How often should I review the compliance dashboard? Daily if you're a smaller agency. Weekly if you're larger with robust processes. It should be a standing agenda item in team meetings. Compliance should be treated as seriously as rent collection or handling complaints and disputes.
Can I automate compliance reminders to landlords? Yes, absolutely. Many CRMs allow you to link compliance reminders to automated messages. "Your gas safety certificate expires in 60 days" can be an automated email trigger, freeing your team to focus on properties that need human attention.
What happens if we miss a compliance deadline? Act immediately to remedy the situation. Document what happened, why it happened, and what you've done to prevent it recurring. Consider whether you need to notify the landlord, the tenant, your insurer, or a regulator. Most jurisdictions have grace periods or exemptions in certain circumstances, but these vary. Know your jurisdiction.
How does compliance tracking work with managing maintenance requests? Compliance and maintenance are different workflows, but they overlap. A remedial item from an electrical inspection is both a compliance issue and a maintenance request. Your CRM should allow you to track both — compliance deadline and maintenance work order — in the same task.
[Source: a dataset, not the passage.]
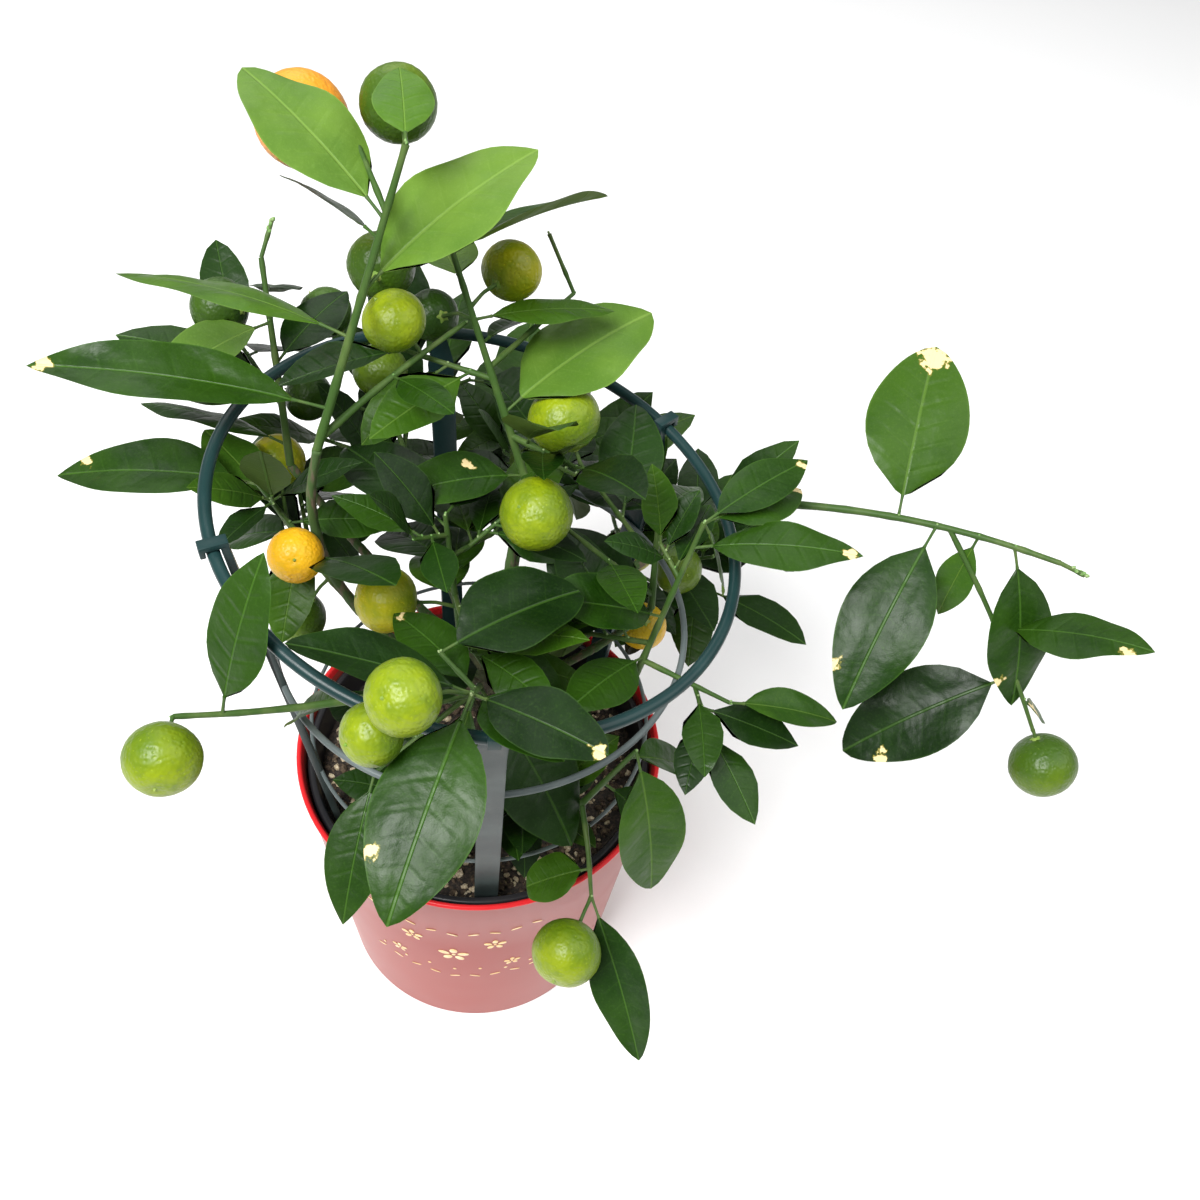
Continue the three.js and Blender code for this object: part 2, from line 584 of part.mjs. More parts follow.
/** One mass of foliage, grown from the tip of its bough. */
class Mass {
  constructor(name, plan) {
    this.name = name;
    this.plan = plan;
    this.bough = BOUGHS[plan.bough];
    this.own = [name, plan.bough];
    this.draw = draws(plan.seed);
    this.pieces = [];
    this.stem = this.courseOf(boughCourse(this.bough).at(-1), plan.stem);
    this.branches = [{ points: this.stem, foot: this.bough.tip, parts: plan }];
    this.add({ kind: 'twig', whole: this.twigSolid(this.stem, this.bough.tip) });
  }

  /** The middle line of a stem or twig. */
  courseOf(start, parts) {
    return course(start, parts, Math.max(2, Math.round(parts.reach / TWIG.step)));
  }

  twigSolid(points, foot) {
    return tapering(points, foot, twigTip(foot), TWIG.sides);
  }

  /** Whether a point lies in the mass's own space, within its spread of the stem. */
  holds(point) {
    return this.stem.some((node) => node.distanceTo(point) < (this.plan.spread ?? SPREAD));
  }

  /** Whether a part keeps to the space, and clear of others and, past its root, of own leaves and fruits. */
  admits({ whole, outer, end }) {
    return this.holds(end) && !obstacle(whole, ({ owner }) => !this.own.includes(owner))
      && !obstacle(outer, ({ owner, kind }) => this.own.includes(owner) && kind !== 'twig');
  }

  add({ kind, whole }) {
    this.pieces.push(whole);
    place(whole, this.name, kind);
  }

  /** Keep a part if it is admitted; returns whether it was. */
  offer(part) {
    const admitted = this.admits(part);
    if (admitted) this.add(part);
    return admitted;
  }

  /** The twigs that branch from those already there and pass `wanted`. */
  growTwigs(wanted) {
    for (let index = 0; index < this.branches.length; index += 1) {
      const { points, foot, parts } = this.branches[index];
      for (const item of (parts.twigs ?? []).filter(wanted)) {
        const thickness = THREE.MathUtils.lerp(foot, twigTip(foot), item.at) * TWIG.thinner;
        this.growTwig(along(points, item.at), Math.max(thickness, TWIG.finest), item);
      }
    }
  }

  growTwig(node, foot, item) {
    const points = this.courseOf(node, item);
    const [whole, outer] = [points, points.slice(1)].map((part) => this.twigSolid(part, foot));
    const grown = this.offer({ kind: 'twig', whole, outer, end: points.at(-1) });
    if (grown) this.branches.push({ points, foot, parts: item });
  }

  growFruits() {
    for (const { points, parts } of this.branches) {
      for (const item of parts.fruits ?? []) this.growFruit(along(points, item.at), item);
    }
  }

  growFruit(node, { turn, rise, reach, size }) {
    const centre = heading(turn, rise).multiplyScalar(reach).add(node);
    const ball = new THREE.SphereGeometry(size / 2, FRUIT.around, FRUIT.down).rotateX(Math.PI / 2);
    ball.scale(1, 1, FRUIT.squash).translate(centre.x, centre.y, centre.z);
    const outer = solidOf(ball);
    const stalk = tapering([node, centre], FRUIT.stalk, FRUIT.stalk, TWIG.sides);
    this.offer({ kind: 'fruit', whole: outer.add(stalk), outer, end: centre });
  }

  growLeaves() {
    for (const { points, parts } of this.branches) {
      for (const item of parts.leaves ?? []) this.growLeaf(along(points, item.at), item);
    }
  }

  /** Grow a leaf unless it is blocked; returns whether it was grown. */
  growLeaf(node, item) {
    const stations = blade(node, item);
    const [whole, outer] = [stations, stations.slice(1)].map((part) => leafSolid(part, item.length));
    return this.offer({ kind: 'leaf', whole, outer, end: stations.at(-1).point });
  }

  /** Leaves by the golden angle round each twig that has a count. */
  growDrawnLeaves() {
    for (const { points, parts } of this.branches) {
      for (let index = 0; index < (parts.drawn ?? 0); index += 1) this.growDrawnLeaf(points, parts, index);
    }
  }

  /** A drawn leaf is turned on round its twig, and made shorter, until it is clear or left out. */
  growDrawnLeaf(points, { drawn, size, turn, rise }, index) {
    const [ahead, level, upright] = [heading(turn, rise), heading(turn - 90, 0), heading(turn, rise + 90)];
    const node = along(points, (index + 1) / drawn);
    const full = size * (DRAWN.least + DRAWN.range * this.draw());
    const roll = DRAWN.roll * (this.draw() - 0.5);
    const phase = NEXT_TRY.turn * this.draw();
    for (let attempt = 0; attempt < TRIES; attempt += 1) {
      const clock = phase + index * GOLDEN_ANGLE + attempt * NEXT_TRY.turn;
      const lead = swing(level, upright, clock).multiplyScalar(DRAWN.out)
        .addScaledVector(ahead, index + 1 === drawn ? DRAWN.lead : DRAWN.ahead);
      lead.z -= DRAWN.down;
      const length = full * (1 - NEXT_TRY.shorter * attempt);
      if (this.growLeaf(node, { ...bearing(lead), length, roll })) return;
    }
  }

  /** The mass as one solid, cut clear of the tip of its bough. */
  solid() {
    return largest(Manifold.union(this.pieces).subtract(boughBody(this.bough, CLEARANCE)));
  }
}

// ---------------------------------------------------------------- assembly

const group = new THREE.Group();

/** A named mesh with its own material. */
function addNode(name, solid, { color, roughness }) {
  const material = new THREE.MeshStandardMaterial({ color, roughness, metalness: 0 });
  const mesh = new THREE.Mesh(geometryOf(solid), material);
  mesh.name = name;
  group.add(mesh);
}

/** A node that the foliage keeps clear of. */
function addFirm(name, solid, finish, owner = name) {
  addNode(name, solid, finish);
  place(solid, owner, 'firm');
}

addFirm('pot_cover', coverPot(), FINISHES.coverPot);
addFirm('pot_nursery', nurseryPot(), FINISHES.nurseryPot);
addFirm('soil', soil(), FINISHES.soil);
for (const [level, ring] of Object.entries(HOOPS)) {
  addFirm(`trellis_hoop_${level}`, hoop(ring), FINISHES.trellis);
}
for (const [side, turn] of Object.entries(TRELLIS.turns)) {
  addFirm(`trellis_upright_${side}`, upright(turn), FINISHES.trellis);
}
addFirm('trunk', trunk(), FINISHES.trunk);
for (const [name, bough] of Object.entries(BOUGHS)) {
  addFirm(`bough_${name}`, boughSolid(bough), FINISHES.bough, name);
}

const masses = Object.entries(MASSES).map(([name, plan]) => new Mass(name, plan));
for (const mass of masses) mass.growTwigs(({ drawn }) => !drawn);
for (const mass of masses) mass.growFruits();
for (const mass of masses) mass.growLeaves();
for (const mass of masses) mass.growTwigs(({ drawn }) => drawn);
for (const mass of masses) mass.growDrawnLeaves();
for (const mass of masses) addNode(`foliage_${mass.name}`, mass.solid(), FINISHES.foliage);

export default group;
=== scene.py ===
"""Calamondin orange tree in a pot: the visible model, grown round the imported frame.

A short trunk and its boughs carry fifteen masses of foliage. Each mass is grown again here
by the rule of its solid, with shaped leaves and fruits and with finer twigs. The wood gets
the relief of its bark, and the pots, the soil and the ring trellis are turned and cut
finely. Growth is worked out in millimetres and laid down in metres, +Z up.
"""

import logging
import math
from collections.abc import Callable, Iterable, Sequence
from dataclasses import dataclass, field
from enum import Enum
from functools import cached_property

import bpy
import numpy as np
from mathutils import Matrix, Vector, noise
from mathutils.bvhtree import BVHTree


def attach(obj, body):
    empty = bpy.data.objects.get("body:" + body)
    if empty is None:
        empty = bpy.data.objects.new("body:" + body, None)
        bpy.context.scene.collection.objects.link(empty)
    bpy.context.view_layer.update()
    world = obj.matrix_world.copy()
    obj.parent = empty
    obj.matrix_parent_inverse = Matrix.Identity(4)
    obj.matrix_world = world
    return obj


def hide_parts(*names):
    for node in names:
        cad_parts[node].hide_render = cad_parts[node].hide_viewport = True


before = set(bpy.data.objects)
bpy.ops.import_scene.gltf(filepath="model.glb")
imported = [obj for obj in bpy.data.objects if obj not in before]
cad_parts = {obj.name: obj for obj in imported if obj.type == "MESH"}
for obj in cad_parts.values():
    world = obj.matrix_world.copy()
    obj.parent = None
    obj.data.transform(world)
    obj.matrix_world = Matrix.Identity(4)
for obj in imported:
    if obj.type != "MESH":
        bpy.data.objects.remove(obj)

LOG = logging.getLogger("potted_tree")
MM = 0.001
BODY = "root"
Colour = tuple[float, float, float]
Shell = tuple[list[Vector], list[tuple[int, ...]]]
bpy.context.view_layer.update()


# ------------------------------------------------------------------ sizes, in millimetres


@dataclass(frozen=True)
class CoverSizes:
    """The cover pot."""

    height: float = 155.0
    rim: float = 82.5
    body_top: float = 81.0
    foot: float = 67.8
    wall: float = 1.6
    floor: float = 3.0
    bead: float = 2.4
    recess: float = 1.2
    ring: tuple[float, float] = (7.0, 5.5)
    steps: int = 128


@dataclass(frozen=True)
class PrintSizes:
    """The gold print: places are along the wall from the middle of the front, then up it."""

    thick: float = 0.15
    lift: float = 0.05
    corners: int = 12
    blossoms: tuple[tuple[float, float, float], ...] = (
        (0, 92, 9), (-19, 106, 6.5), (19, 106, 6.5), (-27, 80, 5), (27, 80, 5),
    )
    dash: tuple[float, float] = (2.6, 0.55)
    dash_slant: float = 18
    dash_rows: tuple[float, float] = (62, 118)
    dash_pitch: float = 9.5
    dash_rise: float = 1.5
    dot: float = 0.8
    dot_row: float = 72
    dot_pitch: float = 12.0
    dot_rise: float = 2.0


@dataclass(frozen=True)
class NurserySizes:
    """The nursery pot inside the cover."""

    top: float = 150.5
    rim: float = 77.9
    body_top: float = 75.6
    foot: float = 62.0
    lip: float = 4.0
    wall: float = 1.4
    low: float = 3.3
    steps: int = 128


@dataclass(frozen=True)
class TrellisSizes:
    """The ring trellis: four uprights and three hoops."""

    foot_radius: float = 69.5
    hoop_radius: float = 95.0
    hoop_height: float = 308.0
    hoop_tilt: float = 10.8
    width: float = 10.0
    thick: float = 3.0
    hook: float = 2.4
    lip: float = 2.0
    sunk: float = 10.0
    wire: float = 2.3
    fine_wires: tuple[float, float] = (1.3, 0.85)
    head_share: float = 0.45
    head_length: float = 9.0
    levels: tuple[float, float] = (246.0, 180.0)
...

Building Compliance Culture
Compliance is not something that happens by accident. It requires a system, consistent execution, and a culture where compliance is taken seriously by everyone, not just the person checking the spreadsheet.
A CRM gives you the infrastructure — automated reminders, document storage, dashboard monitoring, audit trails, landlord communication templates. But the infrastructure only works if you commit to using it consistently and acting on what it reveals.
When you track landlord compliance documents in your CRM, what feels like administrative chaos becomes a managed, auditable process. That's not just risk mitigation — it's also how you build trust with both landlords and tenants. It's how you protect your agency's reputation. When compliance becomes systematic rather than chaotic, it also becomes faster.